Love Question Four
Brought to you by Short Sweet Love Poems
There is a saying that it is better to have loved and lost than never to have loved at all. But to have loved and lost means painful negative emotions such as hurt, disappointment, betrayal, depression, anger and the feeling of being abandoned may take root in our hearts. This is true especially when a relationship sours. On the other hand, if there is no love affair, we don’t have to put ourselves at risk with these deep unhappy feelings although life may just be more monotonous.
So for Love Q #4: Is it really better to have loved and lost than never to have loved at all?
I absolutely agree with the statement that’s it’s better to have loved and lost, but I have a sort of optimistic reasoning for it, strangely enough.
As much as I admire the romantic qualities of going out with one person in school and eventually marrying them, I think that only works for a small part of the population. Many more of us change too much in a lifetime to stay with the person we date in school.
I mean, think about the person you went out with in school – would you date him/her now? Would you mesh? Are you at all the person you were in school?
Loving and losing, while it hurts, teaches us what works for us and what doesn’t. I was never one to let a relationship experience go to waste and took at least one lesson from each of the relationships I had. While it didn’t help me avoid the relationships to follow that didn’t work out, I did ‘move up’ in the dating guys world until I met my husband.
So while I don’t condemn first love, only love relationships, I think it’s healthy to get out there and learn about not only what you want in relationships but about who you are in relationships.
Be sure to stop by and see what Mae has to say.
***This post is part of the Long Relationships 100 Comment Contest. Click on the link to find out how you can win.***

May 23rd, 2008 at 5:30 pm
I think the loss teaches us as does the love. So even if you lose the love, you gained the experience from it.
I dated the same guy in high school for over three years and was engaged to be married. He met someone else that he fell in love with and married and a year later I met the man that I eventually married.

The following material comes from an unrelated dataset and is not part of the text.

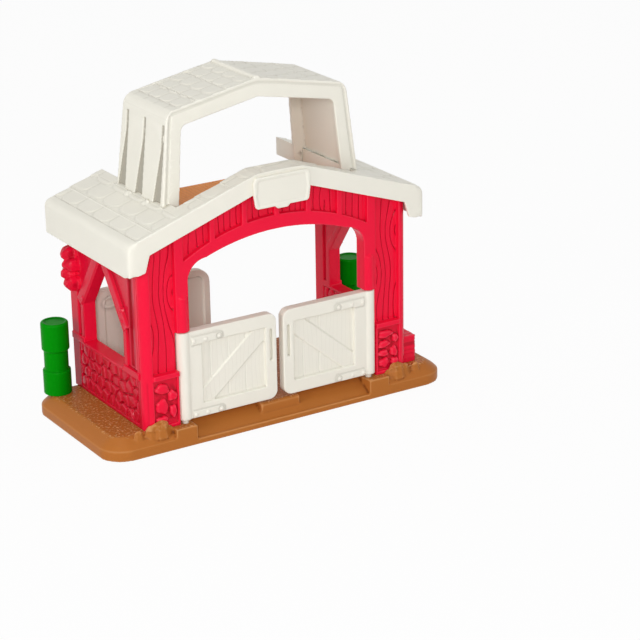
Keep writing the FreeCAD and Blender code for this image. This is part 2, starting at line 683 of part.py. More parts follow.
def bale():
    """Banded bale that stands against the outside of the right wall."""
    x0 = HALF_HOUSE
    x1 = HALF_HOUSE + BALE_WIDTH
    y0 = WALL_Y + BALE_FRONT_Y
    y1 = y0 + BALE_DEPTH
    top = DECK_HEIGHT + BALE_HEIGHT
    body = prism([(x0 - RELIEF * 2, DECK_HEIGHT), (x1, DECK_HEIGHT), (x1, top, BALE_EDGE),
                  (x0 - RELIEF * 2, top)], "y", y0, y1)
    plan = prism([(x0 - RELIEF * 2, y0), (x1, y0, BALE_EDGE), (x1, y1, BALE_EDGE),
                  (x0 - RELIEF * 2, y1)], "z", DECK_HEIGHT, top)
    body = body.common(plan)
    for z in spread(DECK_HEIGHT, top, BALE_BAND_SHARES):
        band = block(x1 - BALE_BAND / 2, x1 + OVERRUN, y0 - OVERRUN, y1 + OVERRUN, z, z + BALE_BAND)
        body = body.cut(band)
    return body


def bundle():
    """Hanging bundle moulded on the outside of a wall's rear corner, right side."""
    y = HOUSE_BACK_Y - BUNDLE_REAR_MARGIN
    foot = HALF_HOUSE - 2 * RELIEF
    lobe_drop = (BUNDLE_HEIGHT - 2 * BUNDLE_RADIUS) / (BUNDLE_LOBES - 1)
    lobes = []
    for index in range(BUNDLE_LOBES):
        z = BUNDLE_TOP_Z - BUNDLE_RADIUS - index * lobe_drop
        shift = BUNDLE_RADIUS / 4 * (-1) ** index
        lobes.append(dome("x", y + shift, z, foot, BUNDLE_RADIUS, BUNDLE_PROUD + 2 * RELIEF))
    return fused(lobes)


def rear_lug():
    """Bracket that holds the top pivot of the rear door, right side before mirroring."""
    foot = DECK_HEIGHT + SWING_GAP * 2 + REAR_HEIGHT + SWING_GAP
    radius = REAR_BARREL_RADIUS
    arm = block(REAR_AXIS_X, INNER_X + RELIEF, REAR_AXIS_Y - radius, REAR_AXIS_Y + REAR_AXIS_BACK,
                foot, foot + LUG_HEIGHT)
    eye = post(radius, REAR_AXIS_X, REAR_AXIS_Y, foot, foot + LUG_HEIGHT)
    hole = post(PIVOT_RADIUS + PIVOT_GAP, REAR_AXIS_X, REAR_AXIS_Y, foot - OVERRUN,
                foot + LUG_HEIGHT - LUG_WALL / 2)
    return fused([arm, eye]).cut(hole)


def left_wall():
    """Left side wall with its bundle and the rear door's bracket."""
    return mirrored(fused([side_wall(), bundle(), rear_lug()]))


def right_wall():
    """Right side wall with its bale."""
    return fused([side_wall(), bale()])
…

And if I lost my husband now I would be so thankful for the time we did have together. Never would I not have wanted to experience that just because I’d experience loss from it.
Look at dogs…they have such a short life span to be with you compared to humans and you know when you get one that you’ll lose them. But look at all the love they give in the time you do have them. I wouldn’t give that up just because I know down the line I’m going to have the pain of loss. You just have to go through it and it is part of your experiences here on earth.
That’s my 2 cents:-)
May 23rd, 2008 at 8:37 pm
Interesting answer. I think most people would be in this category. Love and pain that may come from it are part and parcel of life, obviously. Thanks for joining in again. Hope to see you again next week. I always enjoy reading your answers.

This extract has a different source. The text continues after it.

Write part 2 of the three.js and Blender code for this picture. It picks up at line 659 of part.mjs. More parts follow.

May 24th, 2008 at 11:12 pm
Shannon - I understand what you’re saying. I didn’t mean to imply that we should love just to experience the loss. It’s the love that we learn from and the loss that brings what we have learned into focus. You might ignore that a SO who drinks doesn’t work for you while in the relationship, but if you lose that relationship, the lesson comes into focus.
Aud - Thank you.
I enjoy your prompts.
May 25th, 2008 at 12:17 am
I honestly think it’s better to have loved and lost. In my experience, I love with all my heart and as a result I get hurt big time. However, I can say that having those hurts have helped me tremendously with my relationship with my husband. I have learned things about myself and how to handle struggles in a relationship.
Even though looking back, the break up with my ex boyfriend was terrible, it made me grow up in a sense and realize what is really important in a relationship.
I think you have to love to the fullest and be hurt to the fullest in order to truly appreciate the gift of love.
May 28th, 2008 at 8:22 pm
Jenera - I agree. It’s not absolutely necessary, but it is good for the health of the relationship for both people to have dated and experienced relationships before.